Our Glen weekend started early in the week. We had pulled the motor out of the intermediate car and decided to take our OLD short track car. The brakes were suspect, but I had a rebuilt set of big AP brand calipers that had been sitting on the shelf. We needed to be at the track Thursday morning so we worked on getting the brakes done on Wednesday (4th of July). Of course we ran into problems and there was no where to get parts. I was short one bleeder of the four needed for the front calipers. Got the brakes bled but one caliper would not move fluid to the second side pistons. Had no parts so we would work on this at the track.
Thursday we arrived at the Glen and readyed the car for practice. We were "breaking in" five new pit crew guys. Four guys had never seen the car before. Everyone worked fantastic. We had taken two motorhomes and we stayed in the paddock area all weekend.
Practice was nearing and I had not made much progress on the brake caliper. At the track there were two guys from CV products that were on the way to service AP calipers and brake systems in the Busch garage. However, they did not show on Thursday. Busch guys came in on Friday... 11:00 am.
I decided to put the system together and we would practice short 1/2 of one caliper. I went onto the track and took it real easy on the first time around. However, the first time down the front stretch the car would not slow down for turn 1 and I put it in the gravel trap. Returned to the garage where the guys dug out all the gravel from under the car. Vowed not to return to the track until I had some decent brakes. A big part of the problem was I didn't have the right transmission either. I was using 4th gear down the front stretch and needed to downshift to 3rd, then 2nd in order to get into the 1st corner. My trans required the use of the clutch which most of my competitors were not since a Jerico can be shifted without. Plus, the Jericos could be geared for the track. I needed a gear between my 3rd and 4th.
So anyhow, we were continuing to work on the caliper with no success. Then a big and I am talking big storm came ripping through. This had horizontal rain and lots of wind. It ripped off the awning from one of the motorhomes. Many in the garage lost the ez-up awnings in the deal. This pretty much washed out the rest of Thursday. The guys from CV would be there Friday in the AM. I was stumped on the caliper and had to have their help.
Friday morning came but the Busch garage did not open until 11:00 am. The CV guys were coming in then and our practice was at 8:30 to 11:00. When they got there they jumped in with both feet. They looked at what I had then decided that both calipers needed to be redone and we needed to get some better rotors.

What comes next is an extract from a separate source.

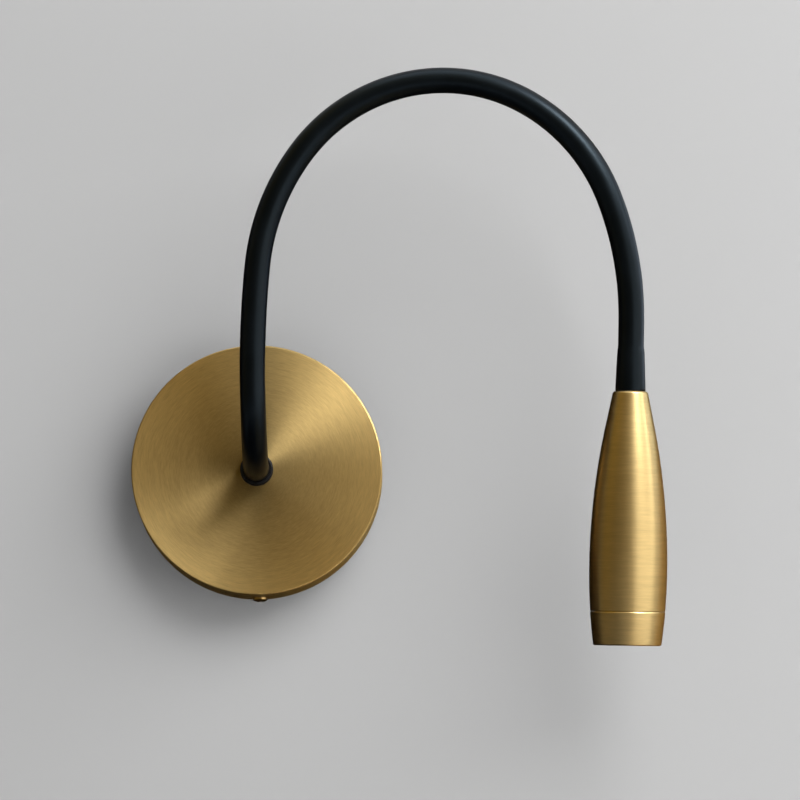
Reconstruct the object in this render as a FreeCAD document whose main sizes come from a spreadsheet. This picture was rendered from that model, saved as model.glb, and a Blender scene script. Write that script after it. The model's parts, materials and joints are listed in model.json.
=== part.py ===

We got the system done in time for qualifying short of the rotors. Qualifying was done grand am style. Therefore I had a couple laps to get a decent one in. The first lap was a warm up. The second was the one I took and qualifyed 19th. The third lap I entered the inner loop too fast and jumped the first curb and went through the grass. They had told us if we took a short cut through there our lap would not be counted. I checked temperatures and pulled back into the garage at the end of that lap (so it was not timed). We were in the race. After inspection of the brakes, a small crack in the left front rotor became a large one. It could not be used.
We used the rest of the day trying to get some rotors to fit our chassis. We were running an old Banjo chassis. Normal rotors that go with the calipers we were using would not fit over the front hubs. After some searching, a machine shop was found in town that would cut down the diameter of the front hubs to accomadate the rotors. We took off the hubs and sent them off. We missed the last practice but thought we had our problems worked out. They guys came back from the machine shop with nicely turned down hubs that fit the rotor hats well. We had the morning on Saturday to reassemble and get ready for the race.
Saturday AM we repacked the bearings and assembled the hubs. The rotors would not clear the lower control arms. On a Banjo chassis, the lower control arm is perpendicular to the frame and it actually rides up inside the rotor when the wheel is in bump. We were screwed again.
With two hours left before the race we found someone else that ran the same chassis and could tell us what rotor would work. He was racing in the Historic Vintage class and had just bought a rotor off the Busch parts truck.
Went and got one and put it all together. We really had to thrash at the end and got the car through inspection at 1:20 for a 2:00 pm race.
So the race started and I thought the car would be OK. The first lap went alright and I was able to keep up. I followed the guy in front of me down the front straight and he was able to get slowed down for turn 1. Me on the other hand went out into the gravel trap. I was stuck there for 2 laps until they pulled me out. The car was unhurt and we continued. About ten laps later I was going through the outer loop (a long right hand turn) when I noticed the oil pressure bouncing when I exited the corner. I watched that gauge the rest of the course and it was solid. But sure enough it happened again on the next lap. It probably happened every lap, but I happened to notice it once which go me looking. Our normally left turning car was starving the engine for oil in the long right hand corner. I came into the pit and asked the crew to add (overfill) the tank so it would have a chance to live. I lost several laps getting this done under green. It didn't help.
I had to make a decision. Park the car or find a way around the problem.
The only way around the problem was to slow down in that corner. I am talking caution speed. I worked my speed up until I saw how fast the car would go before oil pressure would be anything except solid. Five thousand rpm in second. Slow. I would go as fast as I could everywhere on the coarse except the outer loop where I would slow way down and let everybody pass on the outside. I lost a ton of time, but was able to finish the race where a lot of others were dropping out with motor or tranny problems. We finished 14th: 12 laps down.
So we learned our lesson about the Glen. Not a place to bring substandard equipment. You can't get by. I we come back here next year we will be ready. We know what to expect. I need to thank my crew. Both the new guys and the regulars. We had to thrash all weekend but came out in 14th in the race and 10th in points.
We will check the bearings in the motor this week and get the speedway car ready for Michigan. We plan on skipping Kentucky and probably Pocono, then hitting the rest of the schedule hard.